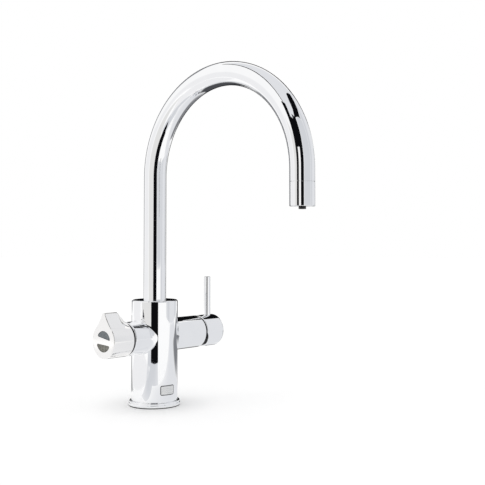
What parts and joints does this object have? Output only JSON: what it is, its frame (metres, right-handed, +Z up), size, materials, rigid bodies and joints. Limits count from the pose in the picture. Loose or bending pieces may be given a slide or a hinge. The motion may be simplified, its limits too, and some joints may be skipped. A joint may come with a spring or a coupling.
{
  "type": "boiling water tap",
  "caption": "Gooseneck kitchen tap with a swivelling spout, a teardrop boiling and chilled control knob on one arm and a single-lever mixer on the other.",
  "frame": {"origin": "centre of the underside of the foot, on the body's axis", "axes": "+Z up along the body, -Y the way the spout reaches, -X along the control arm, +X along the mixer arm"},
  "size_m": [0.1707, 0.2538, 0.3754],
  "materials": {
    "chrome": "polished",
    "steel": "satin",
    "brass": "satin",
    "copper": "satin",
    "black_plastic": "satin",
    "white_plastic": "matte",
    "upper_button_grey": "satin",
    "lower_button_grey": "satin",
    "rubber": "matte"
  },
  "bodies": {
    "tap_body": {"base_gasket": "rubber", "base_ring": "chrome", "base_insert": "brass", "cold_tail": "copper", "hot_tail": "copper", "filtered_tail": "copper", "body_shell": "chrome", "badge_plate": "steel", "valve_core": "brass", "spout_bush": "white_plastic", "spout_lock_screw": "steel", "control_arm": "chrome", "control_valve": "brass", "knob_seam_ring": "black_plastic", "knob_return_spring": "steel", "mixer_arm": "chrome", "cartridge_seal": "rubber", "mixer_cartridge": "white_plastic", "cartridge_nut": "brass", "mixer_seam_ring": "black_plastic"},
    "spout": {"spout_tube": "chrome", "spout_swivel": "brass", "spout_seal_lower": "rubber", "spout_seal_upper": "rubber", "filtered_water_tube": "white_plastic", "outlet_collar": "chrome", "aerator_insert": "black_plastic", "outlet_nozzle": "black_plastic"},
    "knob": {"control_knob": "chrome", "knob_hub": "white_plastic", "knob_grub_screw": "steel", "knob_spindle": "steel", "switch_module": "black_plastic", "switch_pad": "rubber"},
    "upper_button": {"upper_button": "upper_button_grey"},
    "lower_button": {"lower_button": "lower_button_grey"},
    "mixer_swivel": {"mixer_carrier": "white_plastic", "mixer_pivot_pin": "steel"},
    "mixer_handle": {"mixer_cap": "chrome", "mixer_cap_liner": "black_plastic", "mixer_lever": "chrome", "mixer_stem": "steel", "mixer_grub_screw": "steel"}
  },
  "joints": [
    {"name": "spout_swivel_turn", "type": "hinge", "parent": "tap_body", "child": "spout", "pos_m": [0, 0, 0.105], "axis": [0, 0, 1], "range_deg": [-60, 60]},
    {"name": "knob_turn", "type": "hinge", "parent": "tap_body", "child": "knob", "pos_m": [-0.06, 0, 0.07715], "axis": [1, 0, 0], "range_deg": [-22, 22], "stiffness_Nm_per_rad": 0.6},
    {"name": "upper_button_press", "type": "slide", "parent": "knob", "child": "upper_button", "axis": [1, 0, 0], "range_m": [0, 0.0012], "stiffness_N_per_m": 300, "springref_m": -0.0015},
    {"name": "lower_button_press", "type": "slide", "parent": "knob", "child": "lower_button", "axis": [1, 0, 0], "range_m": [0, 0.0012], "stiffness_N_per_m": 300, "springref_m": -0.0015},
    {"name": "mixer_temperature", "type": "hinge", "parent": "tap_body", "child": "mixer_swivel", "pos_m": [0.056, 0, 0.07715], "axis": [1, 0, 0], "range_deg": [-45, 45]},
    {"name": "mixer_flow", "type": "hinge", "parent": "mixer_swivel", "child": "mixer_handle", "pos_m": [0.056, 0, 0.07715], "axis": [0, 1, 0], "range_deg": [0, 18]}
  ]
}
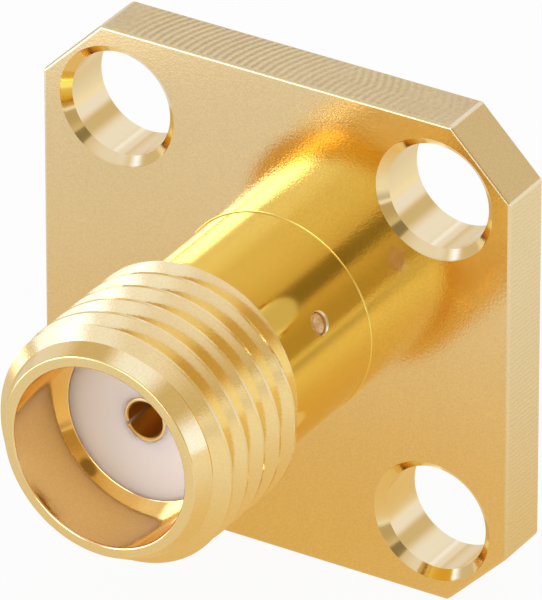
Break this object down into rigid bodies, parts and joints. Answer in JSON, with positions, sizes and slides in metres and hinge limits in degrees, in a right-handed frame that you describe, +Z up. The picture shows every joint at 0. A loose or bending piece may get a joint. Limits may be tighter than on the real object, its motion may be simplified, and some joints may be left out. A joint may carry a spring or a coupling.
{
  "type": "coaxial panel jack",
  "caption": "Gold-plated coaxial panel jack: threaded coupling and slotted socket on a smooth barrel, with a square flange that has cut corners and countersunk holes.",
  "frame": {"origin": "centre of the flange's rear mounting face, on the jack's axis", "axes": "-Y out of the mouth along the jack's axis, +Z up parallel to a flange edge, X across the flange"},
  "size_m": [0.0126, 0.0123, 0.0126],
  "materials": {
    "plated_body": "gold plate over turned and milled brass, polished to satin",
    "ptfe": "turned, smooth and slightly waxy",
    "plated_contact": "gold plate over turned spring alloy, polished",
    "epoxy": "cured resin with a small meniscus"
  },
  "bodies": {
    "root": {"body": "plated_body", "insulator": "ptfe", "contact": "plated_contact", "epoxy_plug": "epoxy"}
  },
  "joints": []
}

▸ Short task
Write the listing out again, exactly as it reads.

▸ The response
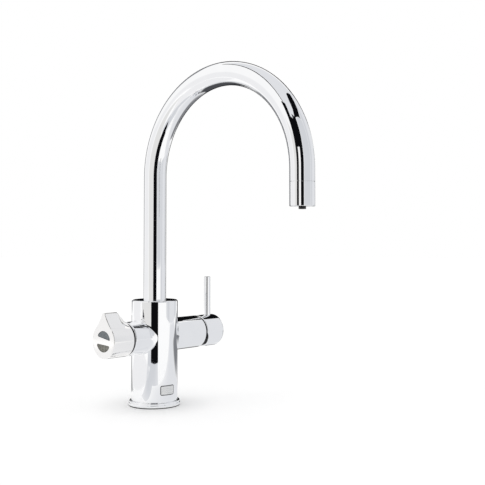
What parts and joints does this object have? Output only JSON: what it is, its frame (metres, right-handed, +Z up), size, materials, rigid bodies and joints. Limits count from the pose in the picture. Loose or bending pieces may be given a slide or a hinge. The motion may be simplified, its limits too, and some joints may be skipped. A joint may come with a spring or a coupling.
{
  "type": "boiling water tap",
  "caption": "Gooseneck kitchen tap with a swivelling spout, a teardrop boiling and chilled control knob on one arm and a single-lever mixer on the other.",
  "frame": {"origin": "centre of the underside of the foot, on the body's axis", "axes": "+Z up along the body, -Y the way the spout reaches, -X along the control arm, +X along the mixer arm"},
  "size_m": [0.1707, 0.2538, 0.3754],
  "materials": {
    "chrome": "polished",
    "steel": "satin",
    "brass": "satin",
    "copper": "satin",
    "black_plastic": "satin",
    "white_plastic": "matte",
    "upper_button_grey": "satin",
    "lower_button_grey": "satin",
    "rubber": "matte"
  },
  "bodies": {
    "tap_body": {"base_gasket": "rubber", "base_ring": "chrome", "base_insert": "brass", "cold_tail": "copper", "hot_tail": "copper", "filtered_tail": "copper", "body_shell": "chrome", "badge_plate": "steel", "valve_core": "brass", "spout_bush": "white_plastic", "spout_lock_screw": "steel", "control_arm": "chrome", "control_valve": "brass", "knob_seam_ring": "black_plastic", "knob_return_spring": "steel", "mixer_arm": "chrome", "cartridge_seal": "rubber", "mixer_cartridge": "white_plastic", "cartridge_nut": "brass", "mixer_seam_ring": "black_plastic"},
    "spout": {"spout_tube": "chrome", "spout_swivel": "brass", "spout_seal_lower": "rubber", "spout_seal_upper": "rubber", "filtered_water_tube": "white_plastic", "outlet_collar": "chrome", "aerator_insert": "black_plastic", "outlet_nozzle": "black_plastic"},
    "knob": {"control_knob": "chrome", "knob_hub": "white_plastic", "knob_grub_screw": "steel", "knob_spindle": "steel", "switch_module": "black_plastic", "switch_pad": "rubber"},
    "upper_button": {"upper_button": "upper_button_grey"},
    "lower_button": {"lower_button": "lower_button_grey"},
    "mixer_swivel": {"mixer_carrier": "white_plastic", "mixer_pivot_pin": "steel"},
    "mixer_handle": {"mixer_cap": "chrome", "mixer_cap_liner": "black_plastic", "mixer_lever": "chrome", "mixer_stem": "steel", "mixer_grub_screw": "steel"}
  },
  "joints": [
    {"name": "spout_swivel_turn", "type": "hinge", "parent": "tap_body", "child": "spout", "pos_m": [0, 0, 0.105], "axis": [0, 0, 1], "range_deg": [-60, 60]},
    {"name": "knob_turn", "type": "hinge", "parent": "tap_body", "child": "knob", "pos_m": [-0.06, 0, 0.07715], "axis": [1, 0, 0], "range_deg": [-22, 22], "stiffness_Nm_per_rad": 0.6},
    {"name": "upper_button_press", "type": "slide", "parent": "knob", "child": "upper_button", "axis": [1, 0, 0], "range_m": [0, 0.0012], "stiffness_N_per_m": 300, "springref_m": -0.0015},
    {"name": "lower_button_press", "type": "slide", "parent": "knob", "child": "lower_button", "axis": [1, 0, 0], "range_m": [0, 0.0012], "stiffness_N_per_m": 300, "springref_m": -0.0015},
    {"name": "mixer_temperature", "type": "hinge", "parent": "tap_body", "child": "mixer_swivel", "pos_m": [0.056, 0, 0.07715], "axis": [1, 0, 0], "range_deg": [-45, 45]},
    {"name": "mixer_flow", "type": "hinge", "parent": "mixer_swivel", "child": "mixer_handle", "pos_m": [0.056, 0, 0.07715], "axis": [0, 1, 0], "range_deg": [0, 18]}
  ]
}
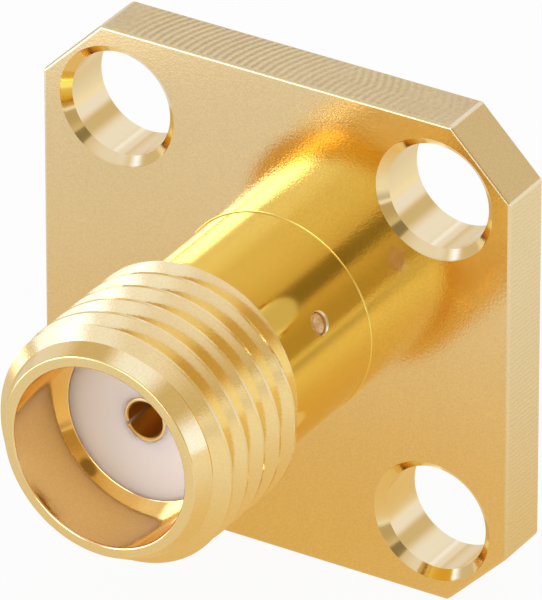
Break this object down into rigid bodies, parts and joints. Answer in JSON, with positions, sizes and slides in metres and hinge limits in degrees, in a right-handed frame that you describe, +Z up. The picture shows every joint at 0. A loose or bending piece may get a joint. Limits may be tighter than on the real object, its motion may be simplified, and some joints may be left out. A joint may carry a spring or a coupling.
{
  "type": "coaxial panel jack",
  "caption": "Gold-plated coaxial panel jack: threaded coupling and slotted socket on a smooth barrel, with a square flange that has cut corners and countersunk holes.",
  "frame": {"origin": "centre of the flange's rear mounting face, on the jack's axis", "axes": "-Y out of the mouth along the jack's axis, +Z up parallel to a flange edge, X across the flange"},
  "size_m": [0.0126, 0.0123, 0.0126],
  "materials": {
    "plated_body": "gold plate over turned and milled brass, polished to satin",
    "ptfe": "turned, smooth and slightly waxy",
    "plated_contact": "gold plate over turned spring alloy, polished",
    "epoxy": "cured resin with a small meniscus"
  },
  "bodies": {
    "root": {"body": "plated_body", "insulator": "ptfe", "contact": "plated_contact", "epoxy_plug": "epoxy"}
  },
  "joints": []
}